◆ **Work instructions**
Reproduce this listing in full.

[start]

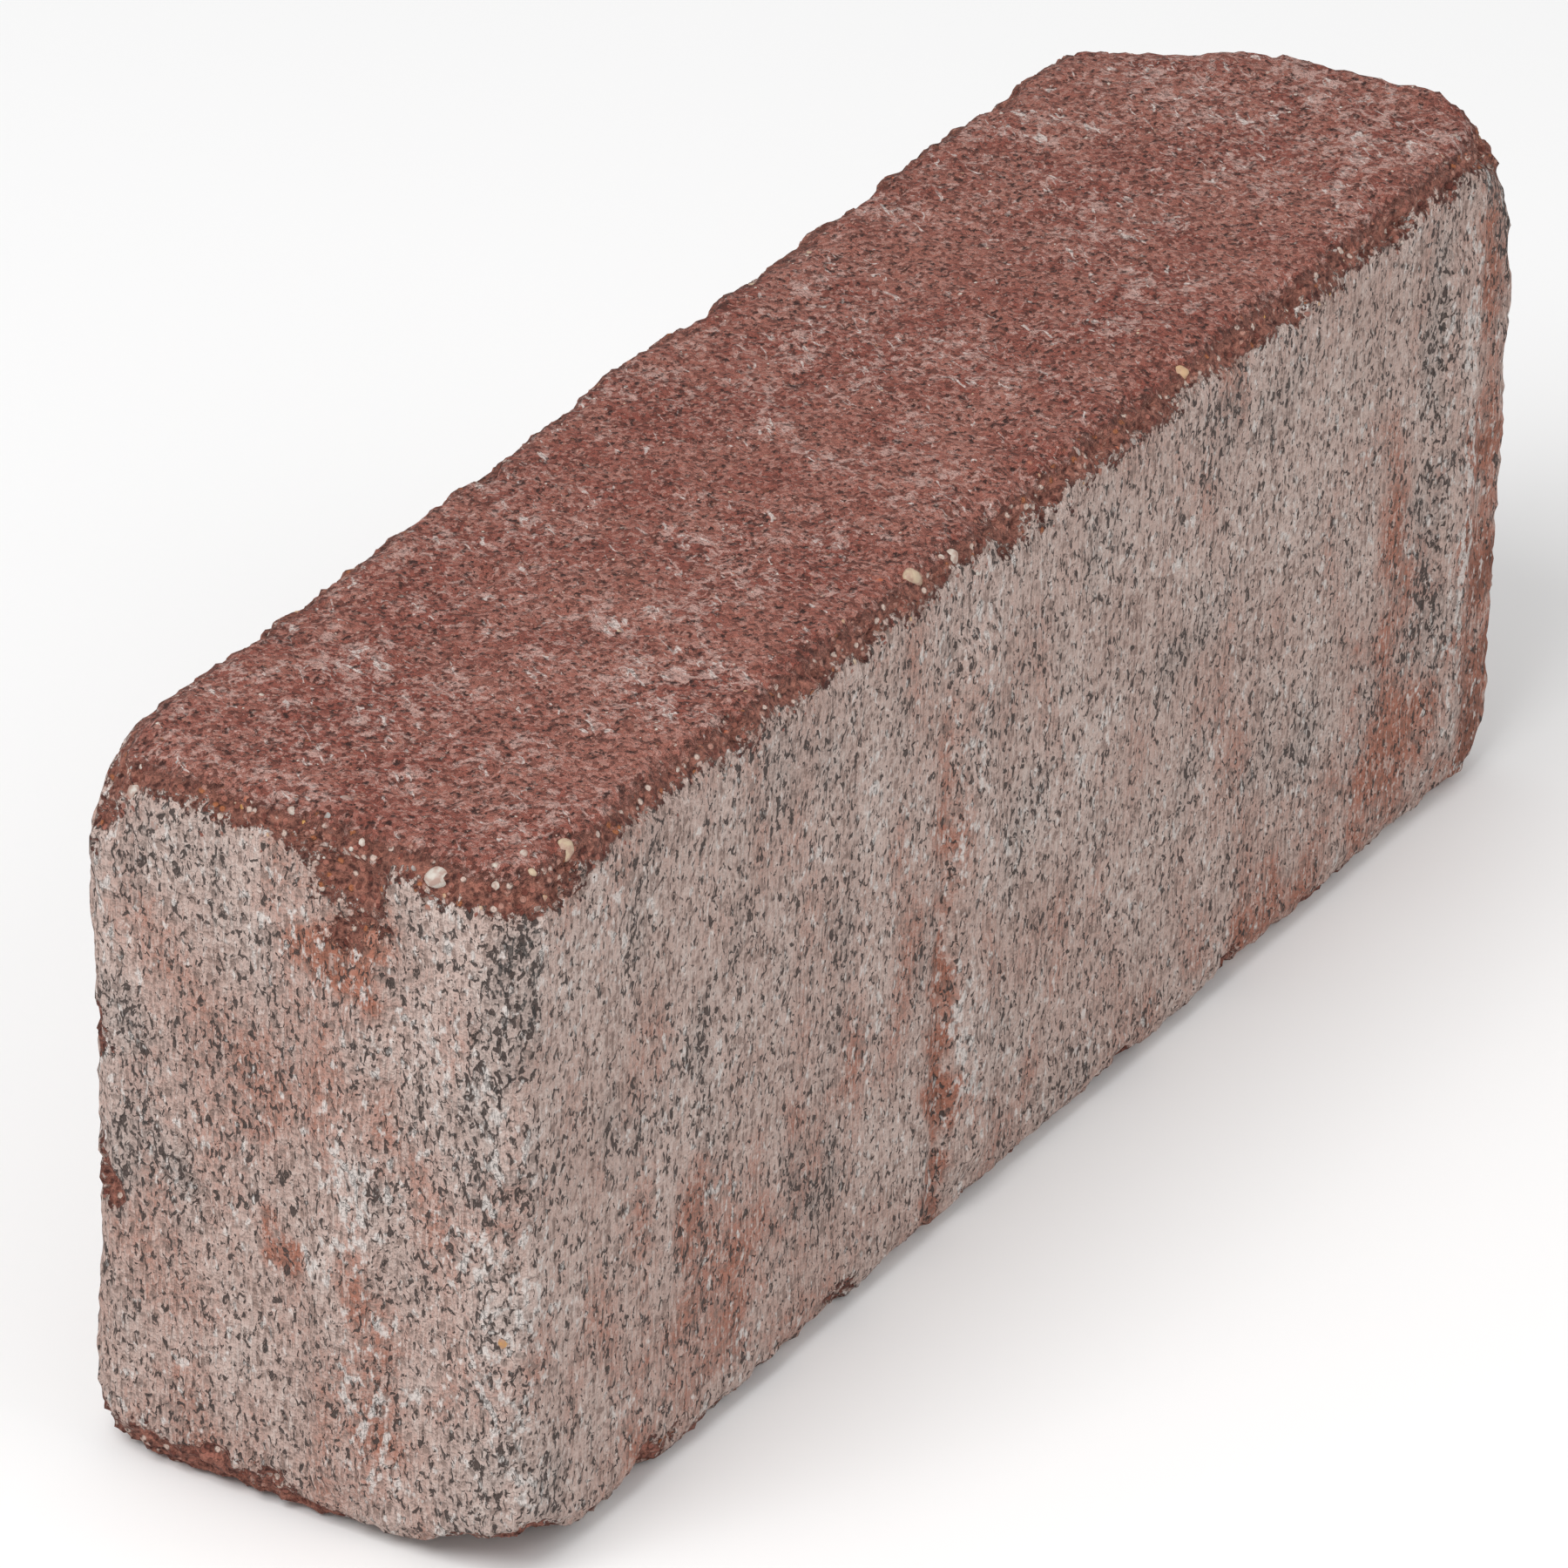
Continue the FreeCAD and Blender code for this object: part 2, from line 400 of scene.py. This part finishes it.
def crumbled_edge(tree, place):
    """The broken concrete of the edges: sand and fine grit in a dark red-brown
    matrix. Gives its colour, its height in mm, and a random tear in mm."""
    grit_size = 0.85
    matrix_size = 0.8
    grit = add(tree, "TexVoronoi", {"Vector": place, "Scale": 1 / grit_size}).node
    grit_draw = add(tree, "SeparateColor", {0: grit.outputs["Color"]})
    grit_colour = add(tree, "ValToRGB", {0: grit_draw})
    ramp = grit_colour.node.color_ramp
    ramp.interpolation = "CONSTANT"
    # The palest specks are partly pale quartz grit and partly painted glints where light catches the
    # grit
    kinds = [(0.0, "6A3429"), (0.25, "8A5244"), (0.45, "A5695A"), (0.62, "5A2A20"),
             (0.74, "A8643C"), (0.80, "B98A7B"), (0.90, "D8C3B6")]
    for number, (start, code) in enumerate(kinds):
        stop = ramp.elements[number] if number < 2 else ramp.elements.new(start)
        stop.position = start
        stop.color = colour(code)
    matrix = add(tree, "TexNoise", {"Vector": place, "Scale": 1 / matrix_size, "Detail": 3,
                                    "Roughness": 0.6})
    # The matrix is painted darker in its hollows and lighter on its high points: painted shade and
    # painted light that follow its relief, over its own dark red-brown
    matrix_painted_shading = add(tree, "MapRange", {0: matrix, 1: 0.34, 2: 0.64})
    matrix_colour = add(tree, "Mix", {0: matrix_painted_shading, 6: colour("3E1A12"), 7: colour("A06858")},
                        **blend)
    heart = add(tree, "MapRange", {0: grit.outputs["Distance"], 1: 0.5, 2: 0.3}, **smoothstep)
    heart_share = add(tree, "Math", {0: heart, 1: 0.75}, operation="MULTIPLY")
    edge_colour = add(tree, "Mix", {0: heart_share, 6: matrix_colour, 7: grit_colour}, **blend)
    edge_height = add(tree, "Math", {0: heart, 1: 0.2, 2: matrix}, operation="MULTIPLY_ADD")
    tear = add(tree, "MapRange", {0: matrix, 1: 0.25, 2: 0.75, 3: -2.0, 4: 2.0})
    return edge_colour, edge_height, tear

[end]

◆ **Task answer**
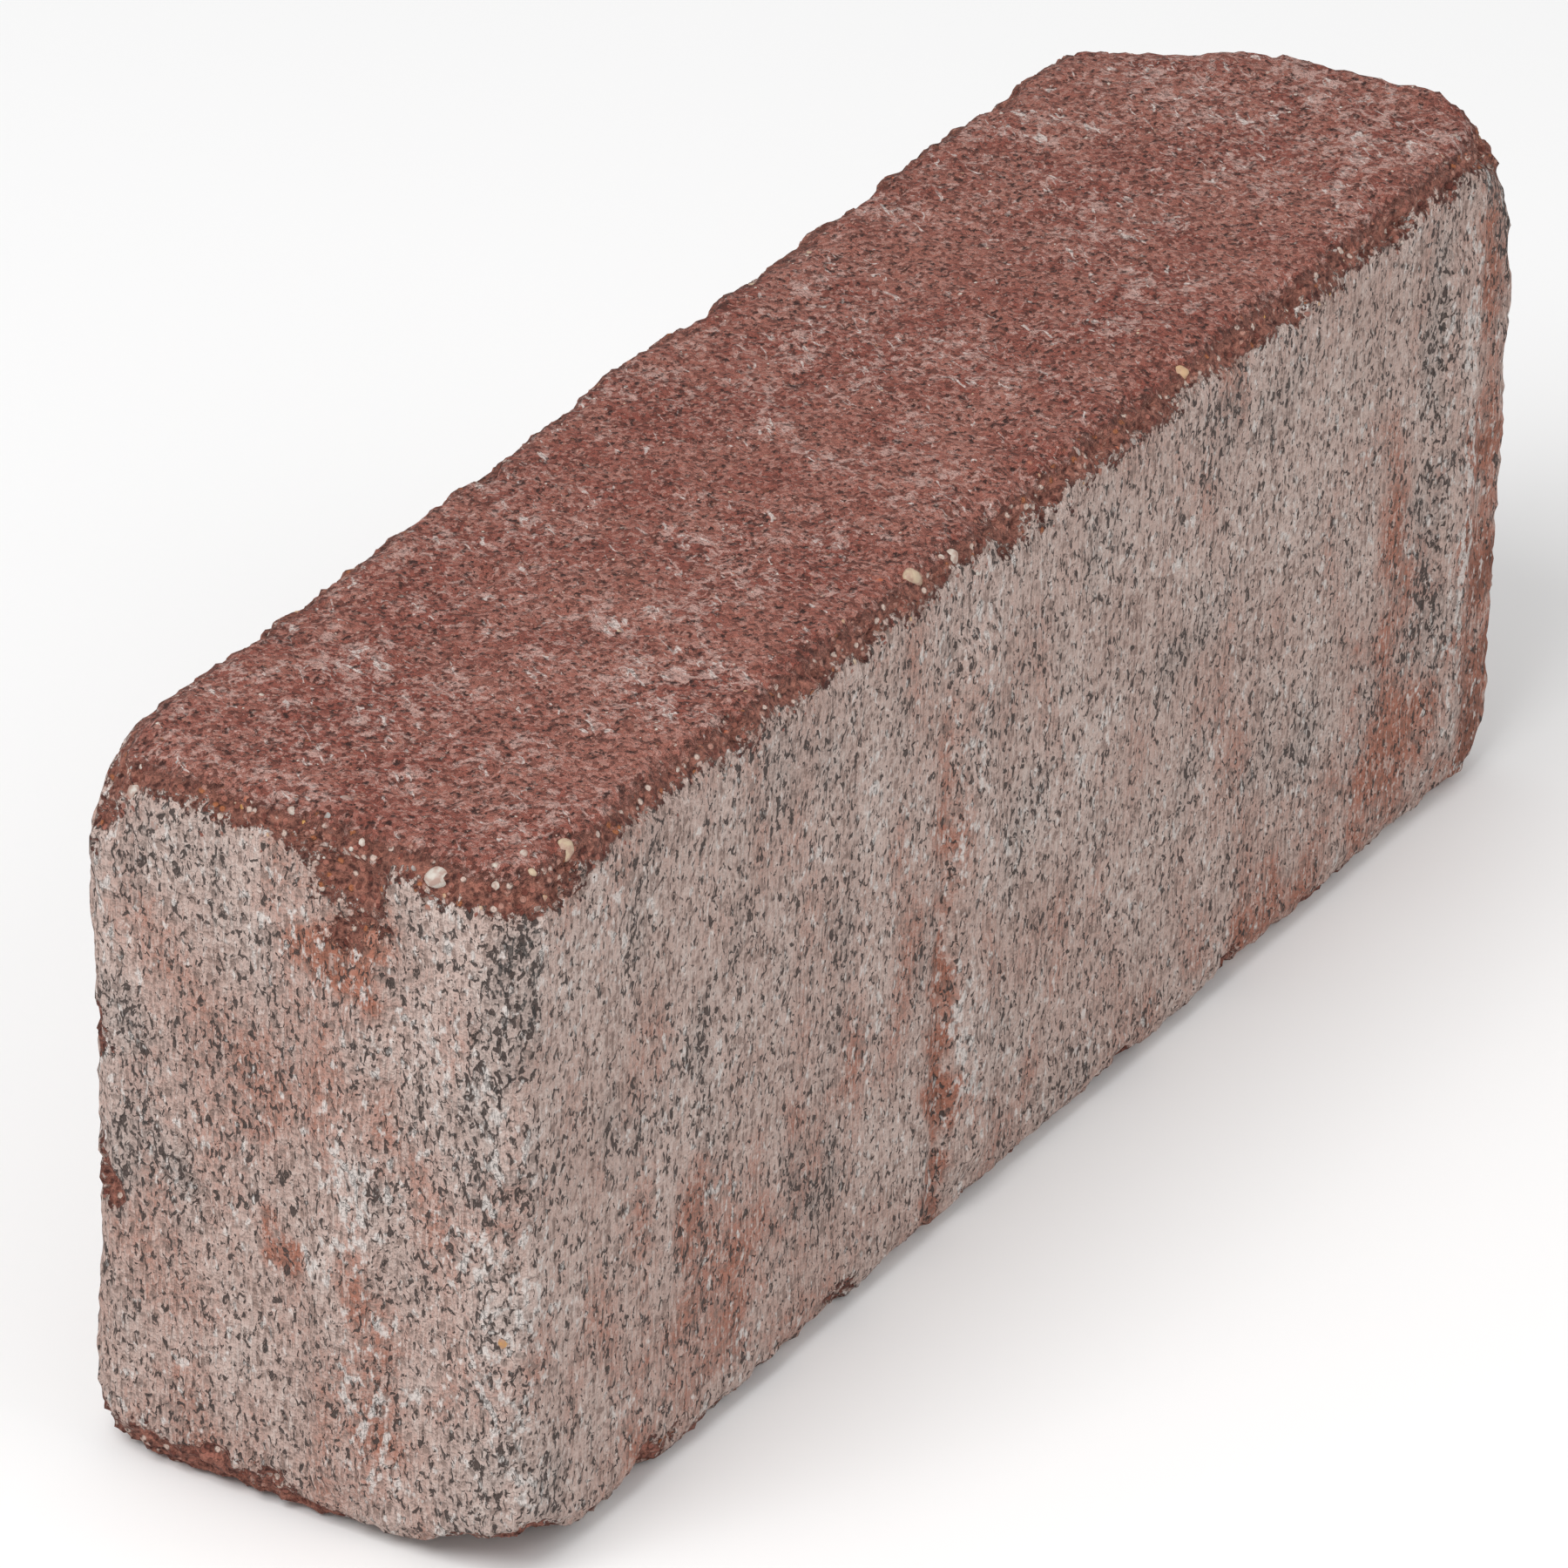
Continue the FreeCAD and Blender code for this object: part 2, from line 400 of scene.py. This part finishes it.
def crumbled_edge(tree, place):
    """The broken concrete of the edges: sand and fine grit in a dark red-brown
    matrix. Gives its colour, its height in mm, and a random tear in mm."""
    grit_size = 0.85
    matrix_size = 0.8
    grit = add(tree, "TexVoronoi", {"Vector": place, "Scale": 1 / grit_size}).node
    grit_draw = add(tree, "SeparateColor", {0: grit.outputs["Color"]})
    grit_colour = add(tree, "ValToRGB", {0: grit_draw})
    ramp = grit_colour.node.color_ramp
    ramp.interpolation = "CONSTANT"
    # The palest specks are partly pale quartz grit and partly painted glints where light catches the
    # grit
    kinds = [(0.0, "6A3429"), (0.25, "8A5244"), (0.45, "A5695A"), (0.62, "5A2A20"),
             (0.74, "A8643C"), (0.80, "B98A7B"), (0.90, "D8C3B6")]
    for number, (start, code) in enumerate(kinds):
        stop = ramp.elements[number] if number < 2 else ramp.elements.new(start)
        stop.position = start
        stop.color = colour(code)
    matrix = add(tree, "TexNoise", {"Vector": place, "Scale": 1 / matrix_size, "Detail": 3,
                                    "Roughness": 0.6})
    # The matrix is painted darker in its hollows and lighter on its high points: painted shade and
    # painted light that follow its relief, over its own dark red-brown
    matrix_painted_shading = add(tree, "MapRange", {0: matrix, 1: 0.34, 2: 0.64})
    matrix_colour = add(tree, "Mix", {0: matrix_painted_shading, 6: colour("3E1A12"), 7: colour("A06858")},
                        **blend)
    heart = add(tree, "MapRange", {0: grit.outputs["Distance"], 1: 0.5, 2: 0.3}, **smoothstep)
    heart_share = add(tree, "Math", {0: heart, 1: 0.75}, operation="MULTIPLY")
    edge_colour = add(tree, "Mix", {0: heart_share, 6: matrix_colour, 7: grit_colour}, **blend)
    edge_height = add(tree, "Math", {0: heart, 1: 0.2, 2: matrix}, operation="MULTIPLY_ADD")
    tear = add(tree, "MapRange", {0: matrix, 1: 0.25, 2: 0.75, 3: -2.0, 4: 2.0})
    return edge_colour, edge_height, tear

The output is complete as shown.